3 of 299 comments (clear)

  1. Reason by ledow · · Score: 5, Interesting

    "The reason for this? Soundbars..."

    Nope.

    The reason for this is - I don't want a separate connector for audio unless it's in conjunction with another connector (i.e. I either want one cable only, or one cable + additional audio to go to external devices). The external device itself could happily use the HDMI audio, and offer passthrough / splitting of the signal.

    The problem is that the "other" connector almost certainly has to be able to supply video, audio, data and - sorry - power. Fibre cannot supply power. Ever.

    And then most people would rather give it a whole HDMI with everything, rather than run a separate cable just for audio. To be honest, splitters are in the throwaway price range now, even with HDCP support etc.

    The problem is that manufacturer's think "fibre just for audio" is a useful thing to have alongside "copper that does absolutely everything" when both are commodity pricing. Hell, just give me 10 HDMI slots and if I really want to run a soundbar, I'll run one with HDMI and/or put a convertor on it.

    The other thing that matters - nobody really cares about the fibre "perfect sound" rubbish except audiophiles. But that's like saying "nobody cares about the flight simulator being pixel perfect except for qualified 747 pilots". You can't cater to that niche, as the business case isn't there to do so in a commercial product. But 99.9% of people are quite happy with MP3s, copper cables (especially digital copper cables), and the various MPEG/H264 etc. compressions.

    I've been in IT for 20 years. I've honestly NEVER used an optical connection for sound. I deploy AV stuff all the time. I've even done bits of theatre stuff. The only optical connections I've ever used a networking fibres. And they are so cheap they don't even figure, what costs is the cutting and polishing, which wouldn't be present on a pre-made patch cable. So I also call rubbish on the "fibre is expensive, or can't reach across the room" line too.

    But if I've never used SPDIF, I'm pretty sure most other people haven't either. And given that even RCA connectors are going the way of the dodo (and SCART in Europe), I can't say that SPDIF is going to last any longer.

    Now, if you had a hybird, cable/fibre. Maybe that would serve. If it could do everything HDMI did. But HDMI even does Ethernet if you buy the right kit. So I can't fathom how you'd cut into their business.

    All we really need is a merger of USB3 and HDMI and we have one connector for ABSOLUTELY everything. Including a decent amount of power. But fibre isn't necessary for that and would lose enormously if it was attempted.

  2. Re: the soundbar reason is bs.. by thegarbz · · Score: 5, Interesting

    Erm the coax connector is digital, in fact the exact same digital data as optical.

    Coax noise affecting the digital signal? Not Gonna happen.

    Sorry but you're quite wrong about this.
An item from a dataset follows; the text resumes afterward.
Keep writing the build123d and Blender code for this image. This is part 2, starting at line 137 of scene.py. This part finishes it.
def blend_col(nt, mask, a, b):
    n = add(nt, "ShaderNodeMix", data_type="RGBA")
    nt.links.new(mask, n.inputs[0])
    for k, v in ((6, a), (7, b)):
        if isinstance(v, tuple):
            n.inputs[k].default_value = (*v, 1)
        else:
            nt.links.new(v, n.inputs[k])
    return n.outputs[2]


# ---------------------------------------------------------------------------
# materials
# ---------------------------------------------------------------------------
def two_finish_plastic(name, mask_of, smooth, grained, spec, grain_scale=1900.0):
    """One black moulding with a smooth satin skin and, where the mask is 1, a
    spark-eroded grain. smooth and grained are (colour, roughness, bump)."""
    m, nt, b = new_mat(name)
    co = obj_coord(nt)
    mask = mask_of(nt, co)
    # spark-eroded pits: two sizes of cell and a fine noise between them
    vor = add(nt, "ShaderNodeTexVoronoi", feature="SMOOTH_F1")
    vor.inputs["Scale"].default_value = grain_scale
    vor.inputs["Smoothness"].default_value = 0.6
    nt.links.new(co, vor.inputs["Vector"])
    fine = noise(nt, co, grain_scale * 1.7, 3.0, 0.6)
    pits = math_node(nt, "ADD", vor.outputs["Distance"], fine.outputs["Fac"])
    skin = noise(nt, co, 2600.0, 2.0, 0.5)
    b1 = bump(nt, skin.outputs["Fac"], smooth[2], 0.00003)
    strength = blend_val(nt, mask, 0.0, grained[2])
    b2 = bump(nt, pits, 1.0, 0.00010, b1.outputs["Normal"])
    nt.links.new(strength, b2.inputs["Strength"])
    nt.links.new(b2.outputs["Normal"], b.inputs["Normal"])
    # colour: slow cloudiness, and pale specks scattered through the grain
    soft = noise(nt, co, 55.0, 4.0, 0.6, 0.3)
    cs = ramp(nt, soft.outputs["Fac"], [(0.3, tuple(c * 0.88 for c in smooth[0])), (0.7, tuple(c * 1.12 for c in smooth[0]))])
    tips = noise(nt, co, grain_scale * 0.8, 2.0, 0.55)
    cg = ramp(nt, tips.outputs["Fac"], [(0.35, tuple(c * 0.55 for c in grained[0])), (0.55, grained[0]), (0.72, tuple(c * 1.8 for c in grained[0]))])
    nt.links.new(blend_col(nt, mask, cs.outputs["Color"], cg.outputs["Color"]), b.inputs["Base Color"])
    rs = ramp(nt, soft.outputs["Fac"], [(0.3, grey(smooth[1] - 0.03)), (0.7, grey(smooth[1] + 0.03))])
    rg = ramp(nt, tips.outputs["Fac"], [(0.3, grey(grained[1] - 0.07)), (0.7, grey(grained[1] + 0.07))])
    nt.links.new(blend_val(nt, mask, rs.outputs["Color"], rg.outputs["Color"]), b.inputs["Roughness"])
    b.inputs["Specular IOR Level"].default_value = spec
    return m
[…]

The signal may be exactly the same but the parent was talking about isolation and interference. Groundloops induce noise on signals, especially if the source is something like a PC. Having the cable connected vs disconnected is clearly measurable on the DAC / Receiver. In once case I even had a cheap receiver that woud lose lock on another signal if certain sources were connected via coax.
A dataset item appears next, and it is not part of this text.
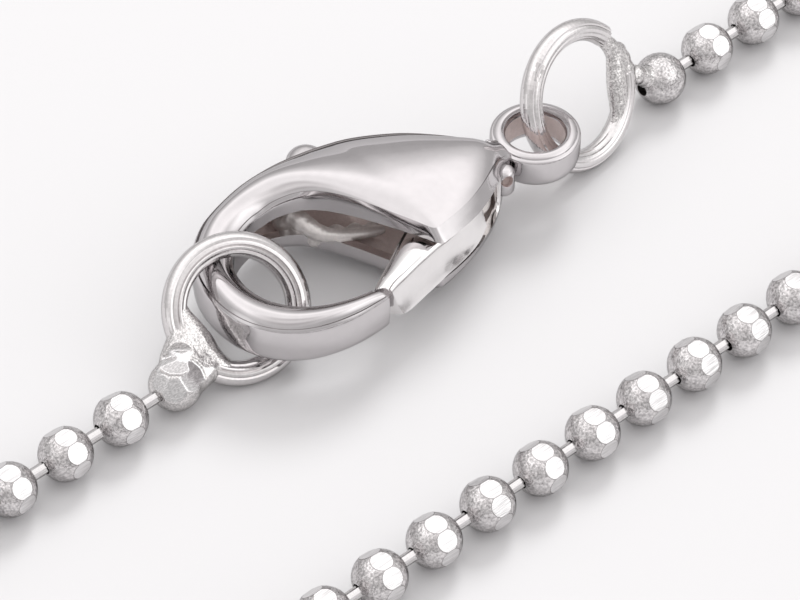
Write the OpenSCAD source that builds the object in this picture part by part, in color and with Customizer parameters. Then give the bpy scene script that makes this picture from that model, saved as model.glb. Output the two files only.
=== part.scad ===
// Ball chain necklace with a lobster clasp, lying closed on a table, in millimetres.
// The origin is the middle of its footprint, on the table. +X runs along the two
// straight strands, +Y points from the plain strand to the one with the clasp.

/* [Chain] */
// Length of the closed necklace, once round through the clasp
necklace_len = 447.6; // [425:0.1:520]
// Distance from the middle of one bead to the next
bead_pitch = 1.9; // [1.84:0.01:2.1]
// Diameter of a bead
bead_d = 1.5; // [1.35:0.05:1.6]
// Wall of the hollow beads
bead_wall = 0.2; // [0.14:0.01:0.24]
// Diameter of the flats cut on a bead
flat_d = 0.62; // [0.4:0.02:0.66]
// Flats in the ring round the middle of a bead
flat_count = 8; // [7:1:9]
// Diameter of the links between the beads
link_d = 0.34; // [0.26:0.02:0.4]
// Clearance round a link in the hole of a bead
hole_clear = 0.12; // [0.1:0.01:0.18]

/* [Layout on the table] */
// Distance between the two straight strands
strand_gap = 8.8; // [8.4:0.1:16]
// Half the length of the straight stretch
straight_half = 20.5; // [15:0.5:40]
// Angle at which the strands flare out to the two round ends
flare_angle = 52; // [40:1:60]

/* [Clasp] */
// Length from the middle of the tail loop to the bend of the hook
clasp_reach = 11.1; // [10:0.1:12.5]
// Width across the body, without the thumb tab
clasp_w = 6.2; // [5.6:0.1:7]
// Thickness at the top of the dome
clasp_h = 2.64; // [2.4:0.02:3]
// Wall of the hollow shells
shell_wall = 0.42; // [0.3:0.02:0.46]
// Thickness of the shells along their open rims
rim_wall = 0.22; // [0.16:0.02:0.26]
// Width of the hole through the tail loop
loop_hole_d = 1.76; // [1.6:0.02:2]
// Metal round the hole of the tail loop
loop_rim = 0.36; // [0.3:0.02:0.45]
// Height of the tail loop
loop_h = 1.1; // [0.9:0.05:1.2]

/* [Lever] */
// Height of the lever's flat outer side
lever_h = 1.1; // [0.9:0.02:1.16]
// Clearance between the lever and the body
lever_clear = 0.1; // [0.08:0.01:0.12]
// Diameter of the pin that the lever turns on
pin_d = 0.6; // [0.5:0.02:0.7]
// Clearance round the pin
pin_clear = 0.03; // [0.02:0.01:0.06]
// Width of the thumb tab
tab_w = 1.0; // [0.8:0.05:1.1]
// Furthest that the lever turns inwards
lever_travel = 18; // [12:1:18]

/* [Jump rings] */
// Outer diameter of the ring in the tail loop
tail_ring_d = 4.4; // [4.2:0.05:4.6]
// Wire of the ring in the tail loop
tail_ring_wire = 0.64; // [0.56:0.02:0.7]
// Outer diameter of the ring on the hook
hook_ring_d = 4.28; // [4.2:0.04:4.6]
// Wire of the ring on the hook
hook_ring_wire = 0.7; // [0.6:0.02:0.74]
// How far the solder fills the rings beyond their wire
solder_fill = 0.2; // [0.1:0.02:0.3]
// Angle by which the tail ring leans back
tail_ring_lean = 24; // [20:1:28]
// Angle by which the hook ring leans back
hook_ring_lean = 42; // [38:1:46]

/* [Hidden] */
$fn = 48;
tiny = 0.01;
bead_r = bead_d / 2;
bead_fn = 24;

// Where the clasp, its two rings and the two soldered beads lie along the clasp's strand.
// The rings pass under both ends of the clasp and hold its dome off the table.
strand_y = strand_gap / 2;
clasp_x = 5.8;
clasp_y = strand_y - 0.32;
clasp_lift = 0.37;
clasp_turn = -6.1;
tail_ring_x = clasp_x + (tail_ring_d - tail_ring_wire) / 2 + 0.13;
tail_ring_y = strand_y + 0.05;
tail_ring_yaw = 7;
tail_bead = [tail_ring_x + tail_ring_d / 2 + bead_r + 0.3, strand_y, bead_r];
hook_ring_x = clasp_x - clasp_reach + 0.69;
hook_ring_y = strand_y + 0.44;
hook_ring_yaw = -17;
hook_bead = [hook_ring_x - hook_ring_d / 2 - bead_r / 2, strand_y, bead_r];
clasp_span = tail_bead[0] - hook_bead[0];

// The route of the chain: a straight, then a flare out, a round end and a flare back, twice.
// The flare's radius closes a loop of the necklace's length.
links = round((necklace_len - clasp_span) / bead_pitch);
chain_len = links * bead_pitch;
end_turn = 180 + 2 * flare_angle;
end_len = (chain_len + clasp_span) / 2 - 2 * straight_half;
arc_of = PI / 180;
flare_r = (end_len - strand_y * end_turn * arc_of / cos(flare_angle))
    / (2 * flare_angle * arc_of + (1 / cos(flare_angle) - 1) * end_turn * arc_of);
end_r = (strand_y + flare_r * (1 - cos(flare_angle))) / cos(flare_angle);
// Each row: length of a straight or radius of an arc, turn to the left
ROUTE = [
    [straight_half - tail_bead[0], 0],
    [flare_r, flare_angle], [end_r, -end_turn], [flare_r, flare_angle],
    [2 * straight_half, 0],
    [flare_r, flare_angle], [end_r, -end_turn], [flare_r, flare_angle],
    [straight_half + hook_bead[0], 0]
];

function row_len(row) = row[1] == 0 ? row[0] : row[0] * abs(row[1]) * arc_of;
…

    This *shouldn't* be a problem as any receiver worth its salt should be isolating the coax inputs via a pulse transformer, but outside of high-end DACs that practice was rare. Most receivers took grounds from the coax and connected them directly to the digital grounds of their DACs.

    Why does it matter for a digital signal? Well in most cases the receiver would recover the clock via a PLL locked to the the incoming signal, so any deviation from perfect on the incoming signal at best could produce a measurable penalty on the analogue output, if the grounding wasn't setup perfectly it could introduce noise from the source, and at worst it could cause locking problems.
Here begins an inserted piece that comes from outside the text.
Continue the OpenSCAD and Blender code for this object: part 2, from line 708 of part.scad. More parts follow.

    The same applies to electromagnetic interference which is why the professional AES3 implementation is typically done via buffered outputs, balanced signalling (XLR connectors), and transformer isolated, even though it is still carrying the same S/PDIF signal.

  3. Re: the soundbar reason is bs.. by azcoyote · · Score: 4, Interesting

    You are correct that a digital signal is naturally protected against noise to some extent inasmuch as the noise should not be mistaken for signal.

    However, noise can still interrupt a digital signal if it is significant enough. Noise is a problem in my setup because I have my PC in my basement and my monitor, speakers, and peripherals on the second floor. I push the length limits of USB 3 and HDMI using active repeaters, and they still have problems both because of the long parallel runs and because they come too close to the washing machine power line. When the washer is running, even with the repeaters, there's significant mouse lag. Without the HDMI repeater, the video signal is choppy. I haven't done audio over HDMI in this setup, but I imagine it would be a problem too.

    So I use Toslink optical. Yes it's far from perfect because it compresses the signal, but most of my PC's audio is compressed in a lossy way at some point. Also I had to install a hacked driver to enable 5.1 in the first place.

    I agree that Toslink optical seems to be on its way out because it was pretty hard to find the right equipment at an affordable price. It's sad because I would really like the technology to be updated and improved to carry 5.1 lossless. But the fact is that most people do not care about audio quality but only about convenience (hence the popularity of even low-quality Bluetooth devices).

    As for me, I really wish that I could afford the optical USB cables I've seen on Amazon to try to reduce the mouse interference. Otherwise, I may have to open up the wall in the washroom and better shield the cables from the power line.